Y.T.: It is very early to judge whether we will see a bright future. People have already started to make certain assumptions. They too have a point. The last decade proved that the political system is unable to bring a positive change—or at least reform—to institutions. Everyone cries for change, but no one is ready to take the initiative.
The President will face both domestic and regional challenges. President Aoun, while taking the constitutional oath, said the following: “I came at a hard time, and there is a lot of hope that I will overcome difficulties…” He also stated that Lebanon will have an “independent foreign policy.”
With regional rivalry reflecting on different Lebanese political parties and sects, it is difficult to have an independent or—at the very least—unified vision on the foreign policy. One of the main reasons is country’s official stance towards Hezbollah’s military intervention in Syria.
What I am worried about is diplomatic and economic escalation from Arab Gulf states or some EU countries that may further isolate Lebanon and push it towards the pro-Iranian camp. Lebanon, with its diverse cultural, religious, and political heritage, needs to declare neutrality regarding regional affairs and declare a foreign policy similar to what President Fuad Chehab declared during the peak of the regional cold war era.
Domestically, the President may face fierce opposition regarding the new electoral law, economic reforms, and a solution to the Syrian refugee crisis.

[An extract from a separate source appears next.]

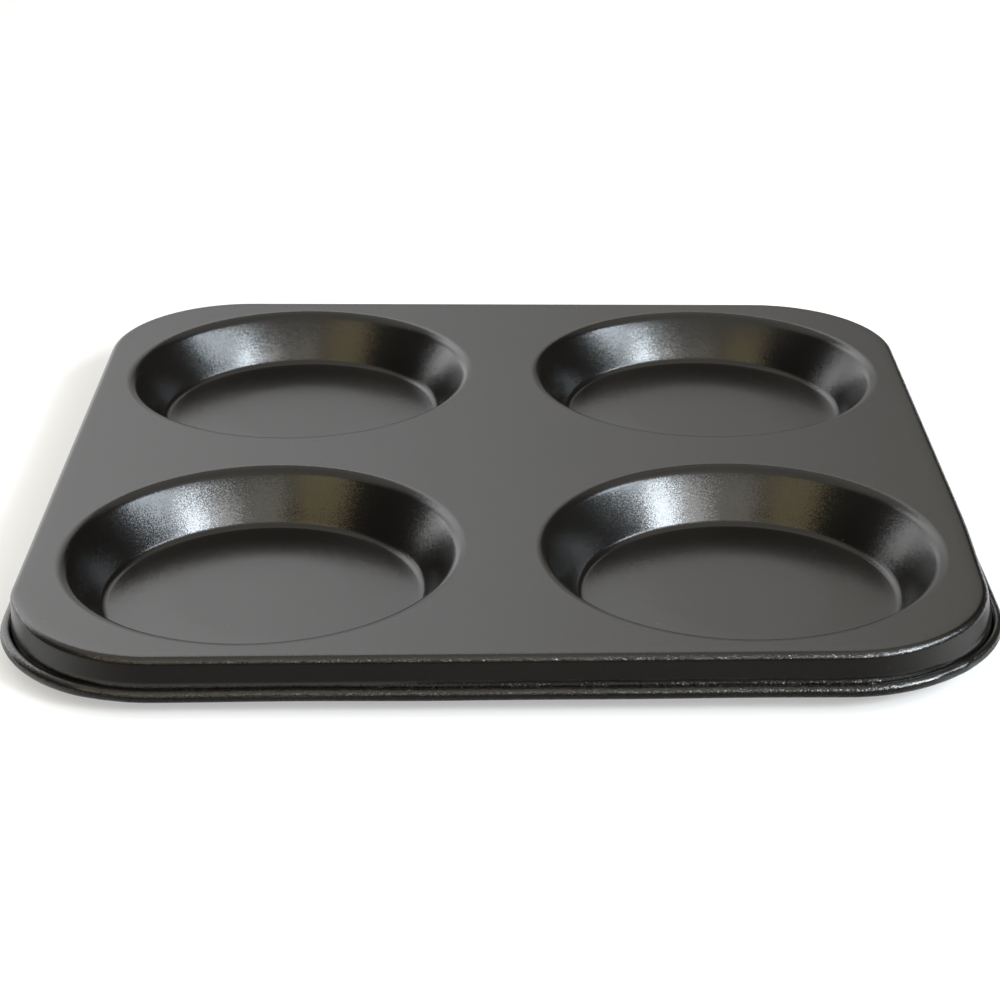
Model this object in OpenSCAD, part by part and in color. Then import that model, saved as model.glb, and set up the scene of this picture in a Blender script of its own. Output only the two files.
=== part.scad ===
// Four-cup yorkshire pudding pan: one sheet-steel pressing with a rolled rim
// closed round a steel wire. Units are millimetres. The origin is under the
// middle of the pan, on the surface that it stands on: +X is right, +Y is the
// back and +Z is up. The pressing is drawn zone by zone, and the zones meet
// face to face with no overlap.

/* [Sheet] */
// Thickness of the coated steel sheet
sheet = 0.6; // [0.4:0.1:0.9]

/* [Cups] */
// Diameter of a cup's mouth at the deck, where its rounded lip begins
mouth_diameter = 101.6; // [94:0.2:120]
// Diameter of a cup's flat floor, inside the fillet round it
floor_diameter = 77.4; // [60:0.2:84]
// Depth of a cup, from the deck's top face to the floor's top face
cup_depth = 13.4; // [11:0.1:25]
// Radius of the rounded lip, on the top face
lip_radius = 4; // [1.2:0.1:4.5]
// Radius of the fillet round the floor, on the top face
fillet_radius = 2.5; // [1:0.1:4]

/* [Deck] */
// Flat width left between the lips of neighbouring cups
cup_web = 17; // [8:0.1:30]
// Flat width left between a cup's lip and the bend into the skirt
deck_border = 5.8; // [2:0.1:15]

/* [Skirt and rim] */
// Corner radius of the skirt's outer face, seen from above
corner_radius = 39; // [20:1:50]
// Outer radius of the bend from the deck down into the skirt
bend_radius = 1.8; // [1.2:0.1:3.2]
// Drop from the deck's top face to the middle of the rolled rim
rim_drop = 8.2; // [6:0.1:10]
// Diameter of the steel wire inside the rolled rim
wire_diameter = 1.6; // [1.2:0.1:2.4]
// Radial clearance between the wire and the sheet rolled round it
wire_clearance = 0.05; // [0.02:0.01:0.1]
// Gap between the two ends of the wire, in the middle of the back side
wire_butt_gap = 0.5; // [0.2:0.1:2]
// Angle that the sheet is rolled through, from the foot of the skirt round the wire
roll_angle = 292; // [270:1:296]

/* [Hidden] */
$fn = 96;
quarter_turn = 90;
// Straight steps that a bend in a cup's section is drawn in
bend_steps = 10;
// Extra length that takes a cutting shape past the face that it cuts
overrun = 1;
coat_color = [0.20, 0.20, 0.195];
wire_color = [0.62, 0.63, 0.64];

// Heights above the surface that the pan stands on: the deck's top face and
// the middle of the rolled rim
deck_top = cup_depth + sheet;
rim_level = deck_top - rim_drop;

// The rolled rim: its inner and outer radius
roll_inner = wire_diameter / 2 + wire_clearance;
roll_outer = roll_inner + sheet;

// The centres of a cup's two roundings, and the slope from the horizontal of
// the straight wall that is tangent to both of them
lip_center = [mouth_diameter / 2, deck_top - lip_radius];
fillet_center = [floor_diameter / 2, sheet + fillet_radius];
between_centers = lip_center - fillet_center;
wall_slope = atan2(between_centers.y, between_centers.x)
             + asin((lip_radius + fillet_radius) / norm(between_centers));

// Plan sizes, each worked out from the one before: the distance between the
// centres of neighbouring cups, the flat deck, and the skirt's outer face
cup_pitch = mouth_diameter + cup_web;
deck_side = cup_pitch + mouth_diameter + 2 * deck_border;
skirt_side = deck_side + 2 * bend_radius;

// Points along a bend in a cup's section, from one angle to another
function bend_points(center, radius, from, to) = [
    for (step = [0:bend_steps])
        let (angle = from + (to - from) * step / bend_steps)
            center + radius * [cos(angle), sin(angle)]
];

// Section of a cup: its top face from the axis out over the floor, fillet, wall
// and lip to the deck, then its underside back to the axis
module cup_section() {
    floor_angle = -quarter_turn;
    lip_angle = quarter_turn;
    polygon(concat(
        [[0, sheet]],
        bend_points(fillet_center, fillet_radius, floor_angle, floor_angle + wall_slope),
        bend_points(lip_center, lip_radius, lip_angle + wall_slope, lip_angle),
        bend_points(lip_center, lip_radius - sheet, lip_angle, lip_angle + wall_slope),
        bend_points(fillet_center, fillet_radius + sheet, floor_angle + wall_slope, floor_angle),
        [[0, 0]]
    ));
}

// One cup, in the given quarter of the pan
module cup(side_x, side_y) {
    translate([side_x, side_y] * cup_pitch / 2)
        rotate_extrude() cup_section();
}

// A square with round corners, centred on the pan's axis
module round_square(side, radius) {
    square([side - 2 * radius, side], center = true);
    square([side, side - 2 * radius], center = true);
    for (side_x = [-1, 1], side_y = [-1, 1])
        translate([side_x, side_y] * (side / 2 - radius))
            circle(r = radius);
}

// Carries a section round the pan. The section's X runs outwards from the
// skirt's outer face, and its Y is the height above the standing surface.
module round_the_pan() {
    straight = skirt_side - 2 * corner_radius;
    for (turn = [0:3])
        rotate(turn * quarter_turn) {
            translate([skirt_side / 2, 0])
                rotate([quarter_turn, 0, 0])
                    linear_extrude(straight, center = true) children();
            translate([straight / 2, straight / 2])
                rotate_extrude(angle = quarter_turn)
                    translate([corner_radius, 0]) children();
        }
}

// Section of the bend and the skirt, down to the middle of the rolled rim
module skirt_section() {
    translate([-bend_radius, deck_top - bend_radius])
        intersection() {
            difference() {
                circle(r = bend_radius);
                circle(r = bend_radius - sheet);
            }
            square(bend_radius);
        }
    translate([-sheet, rim_level]) square([sheet, rim_drop - bend_radius]);
}

// Section of the sheet rolled outwards and over, round the wire
module roll_section() {
    far = 2 * roll_outer;
    open_from = roll_angle - 2 * quarter_turn;
    translate([roll_inner, rim_level])
        difference() {
            circle(r = roll_outer);
            circle(r = roll_inner);
            polygon([
                [0, 0],
                far * [cos(open_from), sin(open_from)],
                far * [-1, 1],
                [-far, 0]
            ]);
        }
}

// The flat top of the pan, with the four round openings of the cups
module deck() {
    color(coat_color)
        translate([0, 0, deck_top - sheet])
            linear_extrude(sheet)
                difference() {
                    round_square(deck_side, corner_radius - bend_radius);
                    for (side_x = [-1, 1], side_y = [-1, 1])
                        translate([side_x, side_y] * cup_pitch / 2)
                            circle(d = mouth_diameter);
                }
}

// The front left cup
module cup_front_left() {
    color(coat_color) cup(-1, -1);
}

// The front right cup
module cup_front_right() {
    color(coat_color) cup(1, -1);
}

// The back left cup
module cup_back_left() {
    color(coat_color) cup(-1, 1);
}

// The back right cup
module cup_back_right() {
    color(coat_color) cup(1, 1);
}

// The bend round the deck and the short upright skirt below it
module skirt() {
    color(coat_color) round_the_pan() skirt_section();
}

// The edge of the sheet, rolled round the wire below the skirt
module rolled_rim() {
    color(coat_color) round_the_pan() roll_section();
}

// The steel wire that stiffens the rim: one loop with butted ends
module rim_wire() {
    color(wire_color)
        difference() {
            round_the_pan()
                translate([roll_inner, rim_level]) circle(d = wire_diameter);
            translate([0, skirt_side / 2 + roll_inner, rim_level])
                cube([wire_butt_gap, wire_diameter + 2 * overrun, wire_diameter + 2 * overrun],
                     center = true);
        }
}

deck();
cup_front_left();
cup_front_right();
cup_back_left();
cup_back_right();
skirt();
rolled_rim();
rim_wire();
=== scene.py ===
"""Looks of a four-cup yorkshire pudding pan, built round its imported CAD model.

The pan is one sheet-steel pressing with a satin non-stick coat, and its edge is
rolled round a steel wire. Lengths are in metres, in the CAD's own frame: the pan
stands on z = 0, its middle is over the origin, +X is right, +Y is the back and
+Z is up.
"""

import logging
import math
from dataclasses import dataclass, field
from enum import Enum
from typing import Sequence

import bpy
import numpy as np
from mathutils import Matrix, Vector
from mathutils.geometry import delaunay_2d_cdt


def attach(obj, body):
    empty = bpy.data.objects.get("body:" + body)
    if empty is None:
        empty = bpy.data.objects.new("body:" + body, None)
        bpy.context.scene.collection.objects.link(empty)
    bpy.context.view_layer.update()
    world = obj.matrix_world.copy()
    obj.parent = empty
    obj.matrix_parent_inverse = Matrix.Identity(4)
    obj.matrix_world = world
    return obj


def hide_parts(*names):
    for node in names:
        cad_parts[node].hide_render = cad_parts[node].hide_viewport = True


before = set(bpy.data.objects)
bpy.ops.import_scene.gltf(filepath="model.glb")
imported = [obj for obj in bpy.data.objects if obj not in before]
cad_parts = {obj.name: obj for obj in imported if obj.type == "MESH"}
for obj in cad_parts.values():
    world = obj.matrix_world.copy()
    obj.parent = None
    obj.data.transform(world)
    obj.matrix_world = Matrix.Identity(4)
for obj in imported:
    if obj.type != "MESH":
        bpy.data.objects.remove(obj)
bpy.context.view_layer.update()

LOG = logging.getLogger("pudding_pan")
MM = 0.001
BODY = "root"
# Watts that a lamp of one square metre needs for a brightness of 1
LAMP_POWER = 4.0

Color = tuple[float, float, float]
Point = tuple[float, float]
Span = tuple[float, float]
Profile = list[Point]


class Corner(Enum):
    """The pan's corners, each with its side in X and in Y."""

    FRONT_LEFT = (-1, -1)
    FRONT_RIGHT = (1, -1)
    BACK_RIGHT = (1, 1)
    BACK_LEFT = (-1, 1)


def smooth_step(value: float, start: float, end: float) -> float:
    """Rises smoothly from 0 at start to 1 at end.

    Args:
        value: where the step is read.
        start: where it leaves 0.
        end: where it reaches 1.

    Returns:
        The height of the step, from 0 to 1.
    """
    share = min(max((value - start) / (end - start), 0.0), 1.0)
    return share * share * (3.0 - 2.0 * share)


def smooth_bump(value: float, middle: float, half: float) -> float:
    """A smooth hill of height 1 that reaches half its width each side of its middle."""
    return 1.0 - smooth_step(abs(value - middle), 0.0, half)


def arc(center: Point, radius: float, start: float, end: float, steps: int) -> Profile:
    """Points along a circular arc in a section, both ends among them.

    Args:
        center: the arc's centre.
        radius: its radius.
        start: the first angle, in degrees.
        end: the last angle, in degrees.
        steps: how many straight steps it is drawn in.

    Returns:
        The points in order.
    """
    angles = np.radians(np.linspace(start, end, steps + 1))
    return [
        (center[0] + radius * math.cos(a), center[1] + radius * math.sin(a))
        for a in angles
    ]


@dataclass(frozen=True)
class PanSizes:
    """The sizes that the CAD source gives the pan."""

    sheet: float = 0.6 * MM
    mouth_diameter: float = 101.6 * MM
    floor_diameter: float = 77.4 * MM
    cup_depth: float = 13.4 * MM
    lip_radius: float = 4.0 * MM
    fillet_radius: float = 2.5 * MM
    cup_web: float = 17.0 * MM
    deck_border: float = 5.8 * MM
    corner_radius: float = 39.0 * MM
    bend_radius: float = 1.8 * MM
    rim_drop: float = 8.2 * MM
    wire_diameter: float = 1.6 * MM
    wire_clearance: float = 0.05 * MM
    wire_butt_gap: float = 0.5 * MM
    roll_angle: float = 292.0

    @property
    def deck_top(self) -> float:
        """Height of the deck's top face."""
        return self.cup_depth + self.sheet

    @property
    def rim_level(self) -> float:
        """Height of the middle of the rolled rim."""
        return self.deck_top - self.rim_drop

    @property
    def cup_pitch(self) -> float:
        """Distance between the centres of neighbouring cups."""
        return self.mouth_diameter + self.cup_web

    @property
    def deck_side(self) -> float:
        """Side of the flat deck."""
        return self.cup_pitch + self.mouth_diameter + 2 * self.deck_border

    @property
    def skirt_side(self) -> float:
        """Side of the skirt's outer face."""
        return self.deck_side + 2 * self.bend_radius

    @property
    def roll_inner(self) -> float:
        """Inner radius of the rolled rim."""
        return self.wire_diameter / 2 + self.wire_clearance

    @property
    def roll_outer(self) -> float:
        """Outer radius of the rolled rim."""
        return self.roll_inner + self.sheet

    @property
    def wall_slope(self) -> float:
        """Slope of a cup's wall from the horizontal.

        Returns:
            The slope in degrees.
        """
        run = (self.mouth_diameter - self.floor_diameter) / 2
        rise = self.cup_depth - self.lip_radius - self.fillet_radius
        lean = math.atan2(rise, run)
        both = self.lip_radius + self.fillet_radius
        return math.degrees(lean + math.asin(both / math.hypot(run, rise)))

    def cup_center(self, corner: Corner) -> Point:
        """Where the axis of one cup stands."""
        return tuple(side * self.cup_pitch / 2 for side in corner.value)

    def from_cup(self, x: float, y: float) -> float:
        """How far a point lies from the axis of the nearest cup."""
        return math.hypot(abs(x) - self.cup_pitch / 2, abs(y) - self.cup_pitch / 2)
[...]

“The tragedy of it is when [political factions] disagree we go into paralysis. Then, when they agree, we go into collusion mode, and in most cases this is at the expense of citizens. This is the trap we live in until we are able to break this monopoly of power,” Sami Atallah, Executive Director of the Lebanese Center for Policy Studies recently said.
At the end of the day, Lebanon needs a national agenda. We don’t have one. We live in a country that has multiple foreign and domestic policies, but not a single unified national policy.